Available data -

## Start

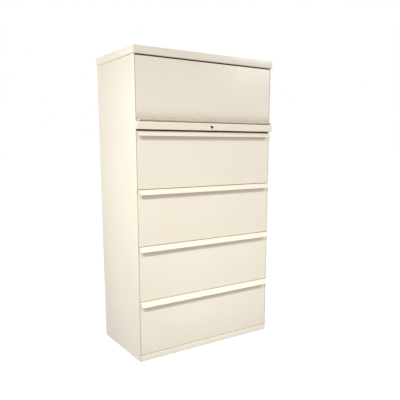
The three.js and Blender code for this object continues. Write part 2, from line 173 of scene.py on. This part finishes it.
class Shader:
    """A material with one Principled shader, and short calls that add the nodes that vary it."""

    def __init__(self, name, roughness=0.5, metallic=0.0, **sockets):
        self.material = bpy.data.materials.new(name)
        self.material.use_nodes = True
        self.nodes = self.material.node_tree.nodes
        self.links = self.material.node_tree.links
        self.bsdf = self.nodes["Principled BSDF"]
        self.bsdf.inputs["Roughness"].default_value = roughness
        self.bsdf.inputs["Metallic"].default_value = metallic
        for socket, value in sockets.items():
            self.bsdf.inputs[socket_name(socket)].default_value = value
        self.place = self.nodes.new("ShaderNodeTexCoord").outputs["Object"]

    def stretched(self, scale):
        """The piece's own coordinates, squeezed by scale along X, Y and Z."""
        mapping = self.nodes.new("ShaderNodeMapping")
        mapping.inputs["Scale"].default_value = scale
        self.links.new(self.place, mapping.inputs["Vector"])
        return mapping.outputs["Vector"]

    def noise(self, scale, detail=3.0, roughness=0.55, at=None):
        """Smooth noise from 0 to 1, with about this many features to the metre."""
        node = self.nodes.new("ShaderNodeTexNoise")
        node.inputs["Scale"].default_value = scale
        node.inputs["Detail"].default_value = detail
        node.inputs["Roughness"].default_value = roughness
        self.links.new(at or self.place, node.inputs["Vector"])
        return node.outputs["Fac"]

    def specks(self, scale, at=None):
        """Distance to the nearest of many scattered points, for pits, spangle and grit."""
        node = self.nodes.new("ShaderNodeTexVoronoi")
        node.inputs["Scale"].default_value = scale
        self.links.new(at or self.place, node.inputs["Vector"])
        return node.outputs["Distance"]

    def ranged(self, value, low, high, to_low, to_high):
        node = self.nodes.new("ShaderNodeMapRange")
        node.clamp = True
        for socket, number in zip(("From Min", "From Max", "To Min", "To Max"), (low, high, to_low, to_high)):
            node.inputs[socket].default_value = number
        self.links.new(value, node.inputs["Value"])
        return node.outputs["Result"]

    def combined(self, operation, first, second):
        node = self.nodes.new("ShaderNodeMath")
        node.operation = operation
        for socket, value in zip(node.inputs, (first, second)):
            if isinstance(value, (int, float)):
                socket.default_value = value
            else:
                self.links.new(value, socket)
        return node.outputs["Value"]

    def attribute(self, name):
        node = self.nodes.new("ShaderNodeAttribute")
        node.attribute_name = name
        return node.outputs["Fac"]

    def height(self, axis="Z"):
        node = self.nodes.new("ShaderNodeSeparateXYZ")
        self.links.new(self.place, node.inputs["Vector"])
        return node.outputs[axis]

    def blended(self, share, first, second):
        """A colour between first and second. Each is a colour or another node's output."""
        node = self.nodes.new("ShaderNodeMix")
        node.data_type = "RGBA"
        self.links.new(share, node.inputs["Factor"])
        for socket, colour in ((node.inputs[6], first), (node.inputs[7], second)):
            if isinstance(colour, tuple):
                socket.default_value = colour
            else:
                self.links.new(colour, socket)
        return node.outputs[2]

    def bump(self, height, depth, after=None):
        node = self.nodes.new("ShaderNodeBump")
        node.inputs["Distance"].default_value = depth
        self.links.new(height, node.inputs["Height"])
        if after:
            self.links.new(after, node.inputs["Normal"])
        return node.outputs["Normal"]

    def drive(self, **sockets):
        for socket, value in sockets.items():
            self.links.new(value, self.bsdf.inputs[socket_name(socket)])
        return self.material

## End

Work to be completed - Please repeat the material above, word for word and in full.

Solution to this problem -
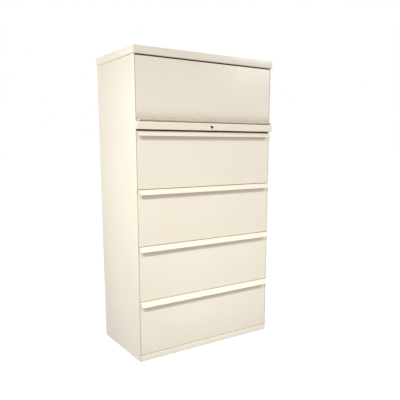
The three.js and Blender code for this object continues. Write part 2, from line 173 of scene.py on. This part finishes it.
class Shader:
    """A material with one Principled shader, and short calls that add the nodes that vary it."""

    def __init__(self, name, roughness=0.5, metallic=0.0, **sockets):
        self.material = bpy.data.materials.new(name)
        self.material.use_nodes = True
        self.nodes = self.material.node_tree.nodes
        self.links = self.material.node_tree.links
        self.bsdf = self.nodes["Principled BSDF"]
        self.bsdf.inputs["Roughness"].default_value = roughness
        self.bsdf.inputs["Metallic"].default_value = metallic
        for socket, value in sockets.items():
            self.bsdf.inputs[socket_name(socket)].default_value = value
        self.place = self.nodes.new("ShaderNodeTexCoord").outputs["Object"]

    def stretched(self, scale):
        """The piece's own coordinates, squeezed by scale along X, Y and Z."""
        mapping = self.nodes.new("ShaderNodeMapping")
        mapping.inputs["Scale"].default_value = scale
        self.links.new(self.place, mapping.inputs["Vector"])
        return mapping.outputs["Vector"]

    def noise(self, scale, detail=3.0, roughness=0.55, at=None):
        """Smooth noise from 0 to 1, with about this many features to the metre."""
        node = self.nodes.new("ShaderNodeTexNoise")
        node.inputs["Scale"].default_value = scale
        node.inputs["Detail"].default_value = detail
        node.inputs["Roughness"].default_value = roughness
        self.links.new(at or self.place, node.inputs["Vector"])
        return node.outputs["Fac"]

    def specks(self, scale, at=None):
        """Distance to the nearest of many scattered points, for pits, spangle and grit."""
        node = self.nodes.new("ShaderNodeTexVoronoi")
        node.inputs["Scale"].default_value = scale
        self.links.new(at or self.place, node.inputs["Vector"])
        return node.outputs["Distance"]

    def ranged(self, value, low, high, to_low, to_high):
        node = self.nodes.new("ShaderNodeMapRange")
        node.clamp = True
        for socket, number in zip(("From Min", "From Max", "To Min", "To Max"), (low, high, to_low, to_high)):
            node.inputs[socket].default_value = number
        self.links.new(value, node.inputs["Value"])
        return node.outputs["Result"]

    def combined(self, operation, first, second):
        node = self.nodes.new("ShaderNodeMath")
        node.operation = operation
        for socket, value in zip(node.inputs, (first, second)):
            if isinstance(value, (int, float)):
                socket.default_value = value
            else:
                self.links.new(value, socket)
        return node.outputs["Value"]

    def attribute(self, name):
        node = self.nodes.new("ShaderNodeAttribute")
        node.attribute_name = name
        return node.outputs["Fac"]

    def height(self, axis="Z"):
        node = self.nodes.new("ShaderNodeSeparateXYZ")
        self.links.new(self.place, node.inputs["Vector"])
        return node.outputs[axis]

    def blended(self, share, first, second):
        """A colour between first and second. Each is a colour or another node's output."""
        node = self.nodes.new("ShaderNodeMix")
        node.data_type = "RGBA"
        self.links.new(share, node.inputs["Factor"])
        for socket, colour in ((node.inputs[6], first), (node.inputs[7], second)):
            if isinstance(colour, tuple):
                socket.default_value = colour
            else:
                self.links.new(colour, socket)
        return node.outputs[2]

    def bump(self, height, depth, after=None):
        node = self.nodes.new("ShaderNodeBump")
        node.inputs["Distance"].default_value = depth
        self.links.new(height, node.inputs["Height"])
        if after:
            self.links.new(after, node.inputs["Normal"])
        return node.outputs["Normal"]

    def drive(self, **sockets):
        for socket, value in sockets.items():
            self.links.new(value, self.bsdf.inputs[socket_name(socket)])
        return self.material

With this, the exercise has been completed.